__WHAT THE TASK ASKS__. Your task is to quote, unchanged, only the lines from the one with "behind the arm" through the one with "imported = [obj", both ends included.

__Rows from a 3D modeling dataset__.
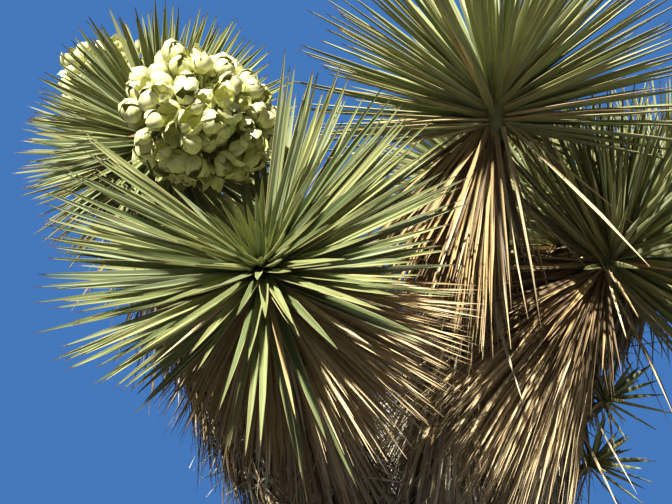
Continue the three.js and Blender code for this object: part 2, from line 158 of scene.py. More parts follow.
# How leaves of one kind vary. A pair is the lowest and highest share or angle, and rooted is a
# share of the bud's length. Wander is the most that a leaf bends, sways or twists, and normal
# gives the mean and the deviation instead.
LIVING = dict(
    lean_error=0.045, turn_error=0.09, rooted=(0.3, 0.78), length=(0.88, 1.03), width=(0.85, 1.12),
    tints=[0.36, 0.26, 0.22, 0.16], droop=(0, 0.018),
    normal=dict(bend=(0.012, 0.016), sway=(0, 0.018), twist=(0, 0.22)),
)
SPEARS = dict(lean=(4, 46), rooted=0.35, length=(0.24, 0.42), width=(1.0, 1.25), bend=0.03)
DRIED = Table(width=0.62, twist=3, tints=[0.4, 0.6])
TURNED = dict(
    lean=(112, 155), hang=(0, 0.35), rooted=(0.02, 0.4), reach=1, length=(0.75, 0.98),
    width=(0.8, 1.2), tints=(0.45, 0.55, 0), wander=dict(bend=0.05, sway=0.05, twist=1.0),
    droop=(0, 0.2),
)

# Where a head's leaves dry or have fallen: those that point within a cone round a way.
# beyond is the cosine of that cone, and from_share leaves the younger ones out. length is a
# share of the usual one.
USUAL_AGEING = [dict(toward=(0, 0, -1), beyond=0.42, from_share=0.5, dried=0.3, gone=0.4)]
AGEING = {
    "front": [
        dict(toward=(0.83, -0.1, -0.55), beyond=0.8, from_share=0.3, dried=0.32, gone=0.5),
        dict(toward=(0.1, -0.2, -0.97), beyond=0.64, from_share=0.25, dried=0.04, gone=0.6),
        dict(toward=(0.94, 0, -0.34), beyond=0.74, from_share=0.1, dried=0, gone=0, length=0.87),
        dict(toward=(-0.5, 0, -0.87), beyond=0.84, from_share=0.1, dried=0, gone=0.1, length=0.84),
    ],
    "flowering_left": [dict(toward=(0, 0, -1), beyond=0.6, from_share=0.5, dried=0.1, gone=0.3)],
    "flowering_back": [dict(toward=(0, 0, -1), beyond=0.6, from_share=0.5, dried=0.05, gone=0.3)],
    "middle": [dict(toward=(0, -0.5, -0.87), beyond=0.45, from_share=0.1, dried=0.1, gone=0.86)],
    "right": [dict(toward=(-0.55, -0.2, -0.8), beyond=0.35, from_share=0.15, dried=0.15, gone=0.8)],
}

# Fans of dried leaves on one side of a head. Spread is to each side, and lean is from the aim.
# The tints are the shares of leaves that are turning, dry and withered; the withered colour also
# serves as painted shade.
FANS = {
    "front": [
        # Nearly all dry: golden dry leaves, with their pale share raised as painted light on this
        # shaded fan
        dict(
            toward=(0.8, -0.1, -0.59), spread=34, leaves=400, lean=(74, 120), reach=0.92,
            tints=(0.06, 0.94, 0),
        ),
        dict(
            toward=(-0.5, -0.1, -0.86), spread=38, leaves=200, lean=(112, 150), reach=0.7,
            tints=(0.7, 0.3, 0), droop=(0, 0.35),
        ),
    ],
    "right": [
        # Mostly withered: painted shade on the upper skirt, which the middle head shades
        dict(
            toward=(-0.78, -0.12, -0.61), spread=48, leaves=380, lean=(108, 160), reach=0.86,
            tints=(0.25, 0.1, 0.65),
        ),
        # Nearly all dry: pale dry leaves, with their share raised as painted light on this shaded
        # lower skirt
        dict(
            toward=(-0.5, -0.3, -0.81), spread=42, leaves=420, lean=(136, 172), reach=1.42,
            tints=(0.08, 0.92, 0), droop=(0, 0.2),
        ),
    ],
    "middle": [
        # A share withered: painted shade on the skirt below this head
        dict(
            toward=(-0.55, -0.35, -0.76), spread=38, leaves=330, lean=(122, 166), reach=1.08,
            tints=(0.6, 0.15, 0.25),
        ),
    ],
}
FAN = dict(
    rooted=(-0.15, 0.25), leaf_width=0.0068, width=(0.7, 1.15), length=(0.7, 1.0),
    wander=dict(bend=0.06, sway=0.05, twist=1.2), droop=(0, 0.06),
)
ROOTED_OUT = 0.8
FACE_TILT = 0.01
BUD_HEIGHTS = np.array([0, 0.2, 0.4, 0.6, 0.8, 0.92, 1.0])
BUD_RADII = np.array([0.7, 0.8, 0.8, 0.66, 0.42, 0.24, 0.04])
BUD_SIDES = 20
BUD_WAVE = 0.08
BUD_WAVES_ROUND = 3
BUD_WAVES_UP = 8
GOLDEN_ANGLE = math.pi * (3 - math.sqrt(5))

# Coats of dead leaves
SKIRT = dict(
    start=0.72, end=1.0, radius_low=0.05, radius_high=0.03, leaves=430, leaf=0.27,
    width=0.0092, flare=22, hang=0.3,
)
THATCH = dict(radius_low=0.074, radius_high=0.056, leaf=0.205, width=0.0068, flare=14, hang=0.16)
THATCH_END = 0.71
THATCH_PER_METRE = 1400
THATCH_GIRTH = 0.13
FORK_END = 0.94
TRUNK_THATCH = dict(start=0.36, end=0.965, radius_low=0.124, radius_high=0.116)

# Leaves that hang from a fork over the thatch below it, as a share of what grows on the rest
COLLAR = Table(reach=0.12, share=0.3, flare=34)
EMERGES = Table(first=0.06, last=0.5, step=0.02, in_coat=0.8, samples=40)
DEAD_LEAF = dict(
    place_error=0.3, turn_error=0.5, flare=(0.2, 1.5), stray_share=0.06, stray_flare=2.2,
    hang=(0.5, 1.6), way_error=0.035, sunk=0.7, length=(0.7, 1.02), width=(0.7, 1.15),
    wander=dict(bend=0.05, sway=0.06, twist=0.7), droop=(0, 0.04),
)
SHREDS = dict(
    share=1.2, rooted=(0.85, 1.1), outward=0.25, back=0.7, way_error=0.5, length=(0.03, 0.1),
    width=(0.003, 0.006), tints=[0.5, 0.3, 0.2], wander=dict(bend=0.3, sway=0.3, twist=1.5),
)
CORE = Table(
    share=0.8, ragged=(0.86, 1.0), step=0.02, fewest=8, corners=28, over_bark=0.001,
)

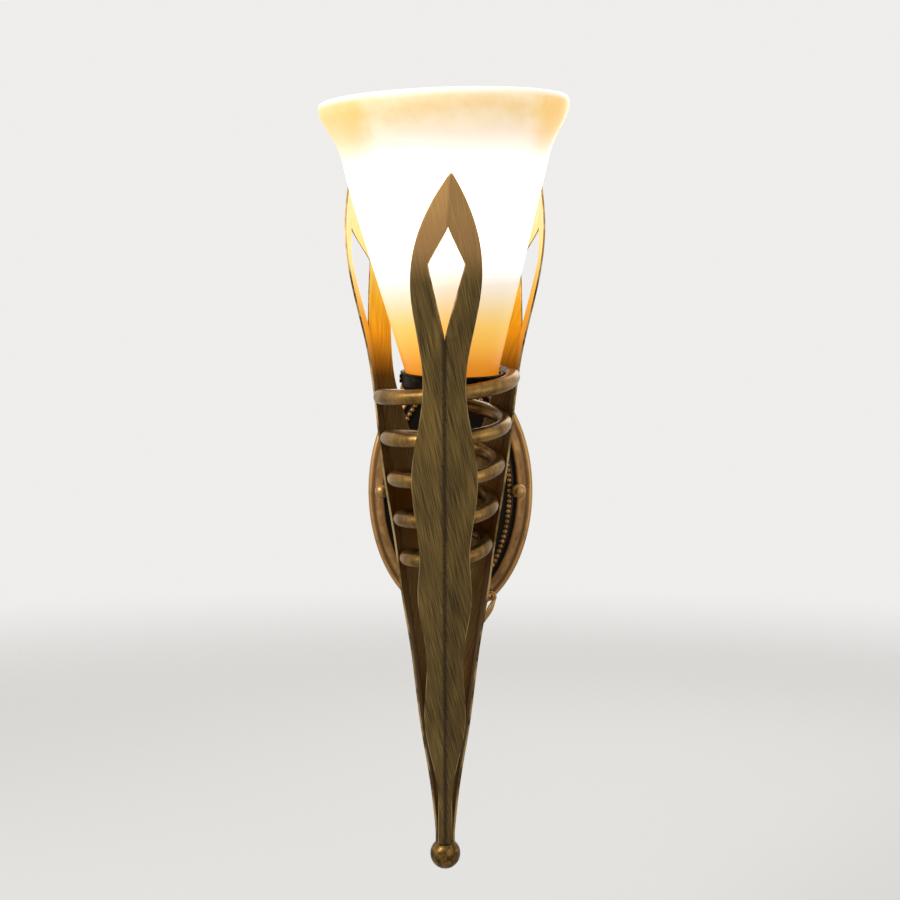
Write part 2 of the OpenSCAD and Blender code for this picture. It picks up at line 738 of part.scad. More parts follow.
module scroll_top() { color(copper_bronze) on_wall() mirror([0, 1, 0]) scroll_pair(top_scroll_at, top_tail); }
module scroll_foot() { color(copper_bronze) on_wall() scroll_pair(foot_scroll_at, foot_tail); }

// ---- Wall fixings ----

earth_x = -(wall_hole_x - wall_hole_r + cable_hole_r) / 2;
earth_r = 1.5;
earth_head_t = 2;
module wall_strap() {
    color(steel) on_wall() difference() {
        translate([-strap_l, -strap_w, 0]) cube([2 * strap_l, 2 * strap_w, strap_t]);
        rod(-1, strap_t + 1, cable_hole_r);
        for (side = [-1, 1]) {
            translate([side * wall_hole_x, 0, 0]) rod(-1, strap_t + 1, wall_hole_r);
            translate([side * stud_x, 0, 0]) rod(-1, strap_t + 1, stud_r + seat_gap / 2);
        }
        translate([earth_x, 0, 0]) rod(-1, strap_t + 1, earth_r + seat_gap / 2);
    }
}

module at_studs() { for (side = [-1, 1]) translate([side * stud_x, 0, 0]) children(); }

stud_top = plate_h + 7;
stud_nut_r = 3.9;
stud_nut_t = 2;
cap_stem_l = 6;
module strap_studs() { color(steel) on_wall() at_studs() rod(0, stud_top, stud_r); }
module stud_nuts() {
    color(steel) on_wall() at_studs() rotate([0, 0, 30])
        hex_nut(strap_t + seat_gap, stud_r + seat_gap / 2, stud_nut_r, stud_nut_t);
}

module cap_nut(side) {
    ball_z = plate_h + seat_gap + cap_stem_l;
    color(copper_bronze) on_wall() translate([side * stud_x, 0, 0]) difference() {
        union() {
            rod(plate_h + seat_gap, ball_z, 0.72 * cap_ball_r);
            translate([0, 0, ball_z]) sphere(r = cap_ball_r);
        }
        rod(plate_h, stud_top + 0.5, stud_r + screw_play);
    }
}
module cap_nut_left() { cap_nut(-1); }
module cap_nut_right() { cap_nut(1); }

module earth_screw() {
    color(brass) on_wall() translate([earth_x, 0, 0]) {
        rod(0, strap_t + seat_gap, earth_r);
        rod(strap_t + seat_gap, strap_t + seat_gap + earth_head_t, 2 * earth_r);
    }
}

// The terminal block lies on the strap; its two lead ways are bored from the near face
terminal_l = 16;
terminal_h = 12;
terminal_d = 8;
terminal_mid = 1.5;
terminal_z = strap_t + seat_gap;
lead_z = 4.8;
way_gap = 2.5;
way_l = 7;
clamp_x = terminal_x + 4.5;
clamp_r = 1.3;

module terminal_block() {
    color("#ece8dd") on_wall() difference() {
        translate([terminal_x, terminal_mid - terminal_h / 2, terminal_z])
            cube([terminal_l, terminal_h, terminal_d]);
        for (side = [-1, 1]) translate([0, terminal_mid + side * way_gap, 0]) {
            translate([clamp_x, 0, 0]) rod(lead_z, terminal_z + terminal_d + 1, clamp_r + seat_gap);
            translate([terminal_x, 0, lead_z]) rotate([0, 90, 0]) rod(-1, way_l, lead_r + seat_gap);
        }
    }
}

module terminal_screws() {
    low = lead_z + lead_r + seat_gap;
    color(brass) on_wall() for (side = [-1, 1])
        translate([clamp_x, terminal_mid + side * way_gap, 0]) rod(low, terminal_z + terminal_d - 0.5, clamp_r);
}

// ---- Leads ----

function at_wall(p) = [p[0], -p[2], p[1]];

// One of the two leads, on the upper side of the arm (k = 1) or the lower side (k = -1)
module lead(k, colour) {
    route = [at_wall([terminal_x + way_l - 0.5, terminal_mid + k * way_gap, lead_z]),
        at_wall([terminal_x - 1, terminal_mid + k * way_gap, lead_z]),
        at_arm([0, k * lead_x, arm_low - 2.4]),
        at_arm([0, k * lead_x, arm_l - k * lead_x]),
        at_rod([0, k * lead_x, holder_s + holder_depth - seat_gap])];
    color(colour) tube(stepped(rounded(route, 2.6, 5), 5), lead_r, [0.05, 0.3, 1], 8);
}
module lead_live() { lead(1, "#8a4b2a"); }
module lead_neutral() { lead(-1, "#2d5d9a"); }

// The earth lead runs from the earth screw to the wedge behind the arm
module earth_lead() {
    low = strap_t + 2 * seat_gap + earth_head_t;
    route = [at_wall([earth_x, 0, low]), at_wall([earth_x, 0, low + 4]),
        at_arm([-nut_r - 5 * seat_gap, 0.8, wedge_low + 1.4])];
    color("#5b8a3a") tube(stepped(rounded(route, 2, 5), 4), lead_r, [0, 0, 1], 8);
}

wall_strap();
strap_studs();
stud_nuts();
terminal_block();
terminal_screws();
earth_screw();
earth_lead();
plate();
bead_band();
scroll_top();
scroll_foot();
cap_nut_left();
cap_nut_right();
arm_nipple();
arm_boss();
arm_wedge();
arm_lock_nut();
arm_tube();
hub();
stem_nipple();
stem_tube();
tie_rod();
foot_collar();
ball_finial();
leaf_front();
leaf_left();
leaf_right();
coil();
fitter_cup();
cup_lock_nut();
neck_screw_front();
neck_screw_rear();
neck_screw_left();
neck_gasket();
glass_shade();
holder_shell();
holder_core();
holder_thread();
holder_contact();
bulb_cap();
bulb_tip();
bulb_glass();
bulb_mount();
lead_live();
lead_neutral();
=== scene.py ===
# %% [markdown]
# # A torch wall light
# A glass bell stands in a cone of three folded metal leaves. A coiled rod winds inside the leaves, a ball
# closes their feet, and an arm carries the torch from an oval bronze plate on the wall.
# Every piece is made in millimetres in its own upright place, and one matrix then lays it where the real
# piece hangs. First the measured model is loaded, because every new piece has to fit it.

# %% Load the measured model
import math
import bmesh
import bpy
from mathutils import Matrix, Vector


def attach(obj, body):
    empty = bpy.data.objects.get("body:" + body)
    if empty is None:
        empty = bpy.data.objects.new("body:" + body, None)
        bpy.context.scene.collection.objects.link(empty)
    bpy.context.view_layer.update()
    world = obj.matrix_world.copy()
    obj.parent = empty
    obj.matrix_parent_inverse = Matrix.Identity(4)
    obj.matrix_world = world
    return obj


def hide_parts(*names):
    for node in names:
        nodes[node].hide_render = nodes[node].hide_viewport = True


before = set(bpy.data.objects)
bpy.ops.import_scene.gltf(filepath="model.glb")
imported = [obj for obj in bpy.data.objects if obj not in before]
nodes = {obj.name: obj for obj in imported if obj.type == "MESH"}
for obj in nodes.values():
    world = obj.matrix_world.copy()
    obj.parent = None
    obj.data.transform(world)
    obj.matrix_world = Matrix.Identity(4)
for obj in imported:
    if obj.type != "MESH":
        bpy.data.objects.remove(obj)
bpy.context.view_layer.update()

# %% [markdown]
# ## Places
# The torch leans towards the room, its inner rod leans a hair to the right and the glass a little to the
# left. A matrix for each of these saves working out a single slanted point by hand: a piece is modelled
# upright, with heights counted from the ball, and then multiplied by its matrix.

# %% The matrices of the wall, the rod, the leaves and the glass
MM = Matrix.Scale(0.001, 4)
TORCH_LEAN, SIDE_LEAN, GLASS_SKEW = 10.3, 0.85, 2.9
ARM_REACH, PLATE_H, ARM_HEIGHT = 72.0, 15.0, 231.625
HUB_DROP = (ARM_REACH - PLATE_H) * math.tan(math.radians(TORCH_LEAN))
CUP_S, NECK_SCREW_S = 319.0, 314.2


def turn(degrees, axis):
    return Matrix.Rotation(math.radians(degrees), 4, axis)


def move(x, y, z):
    return Matrix.Translation((x, y, z))


WALL = MM @ turn(90, "X")
ROD = (MM @ move(0, -ARM_REACH, -HUB_DROP) @ turn(SIDE_LEAN, "Y") @ turn(TORCH_LEAN, "X")
       @ move(0, 0, -ARM_HEIGHT))
LEAVES = ROD @ turn(-SIDE_LEAN, "Y")
GLASS = ROD @ move(0, 0, NECK_SCREW_S) @ turn(-GLASS_SKEW, "Y") @ move(0, 0, -NECK_SCREW_S)
print("ball centre:", [round(c, 4) for c in ROD @ Vector((0, 0, 0))])

# %% [markdown]
# ## Camera
# The photograph was taken level with the torch's middle, square to the wall, with a fairly long lens.
# The camera comes before the pieces so that every render can be set beside the photograph.

# %% The camera
camera = bpy.data.objects.new("camera", bpy.data.cameras.new("camera"))
bpy.context.scene.collection.objects.link(camera)
camera.location = (-0.0003, -0.822, 0.0274)
camera.rotation_euler = (math.radians(90), 0, 0)
camera.data.lens = 48
camera.data.sensor_width = 36
camera.data.clip_start = 0.01
bpy.context.scene.camera = camera
print("camera distance from the wall:", -camera.location.y, "m")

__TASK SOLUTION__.
// The earth lead runs from the earth screw to the wedge behind the arm
module earth_lead() {
    low = strap_t + 2 * seat_gap + earth_head_t;
    route = [at_wall([earth_x, 0, low]), at_wall([earth_x, 0, low + 4]),
        at_arm([-nut_r - 5 * seat_gap, 0.8, wedge_low + 1.4])];
    color("#5b8a3a") tube(stepped(rounded(route, 2, 5), 4), lead_r, [0, 0, 1], 8);
}

wall_strap();
strap_studs();
stud_nuts();
terminal_block();
terminal_screws();
earth_screw();
earth_lead();
plate();
bead_band();
scroll_top();
scroll_foot();
cap_nut_left();
cap_nut_right();
arm_nipple();
arm_boss();
arm_wedge();
arm_lock_nut();
arm_tube();
hub();
stem_nipple();
stem_tube();
tie_rod();
foot_collar();
ball_finial();
leaf_front();
leaf_left();
leaf_right();
coil();
fitter_cup();
cup_lock_nut();
neck_screw_front();
neck_screw_rear();
neck_screw_left();
neck_gasket();
glass_shade();
holder_shell();
holder_core();
holder_thread();
holder_contact();
bulb_cap();
bulb_tip();
bulb_glass();
bulb_mount();
lead_live();
lead_neutral();
=== scene.py ===
# %% [markdown]
# # A torch wall light
# A glass bell stands in a cone of three folded metal leaves. A coiled rod winds inside the leaves, a ball
# closes their feet, and an arm carries the torch from an oval bronze plate on the wall.
# Every piece is made in millimetres in its own upright place, and one matrix then lays it where the real
# piece hangs. First the measured model is loaded, because every new piece has to fit it.

# %% Load the measured model
import math
import bmesh
import bpy
from mathutils import Matrix, Vector


def attach(obj, body):
    empty = bpy.data.objects.get("body:" + body)
    if empty is None:
        empty = bpy.data.objects.new("body:" + body, None)
        bpy.context.scene.collection.objects.link(empty)
    bpy.context.view_layer.update()
    world = obj.matrix_world.copy()
    obj.parent = empty
    obj.matrix_parent_inverse = Matrix.Identity(4)
    obj.matrix_world = world
    return obj


def hide_parts(*names):
    for node in names:
        nodes[node].hide_render = nodes[node].hide_viewport = True


before = set(bpy.data.objects)
bpy.ops.import_scene.gltf(filepath="model.glb")
imported = [obj for obj in bpy.data.objects if obj not in before]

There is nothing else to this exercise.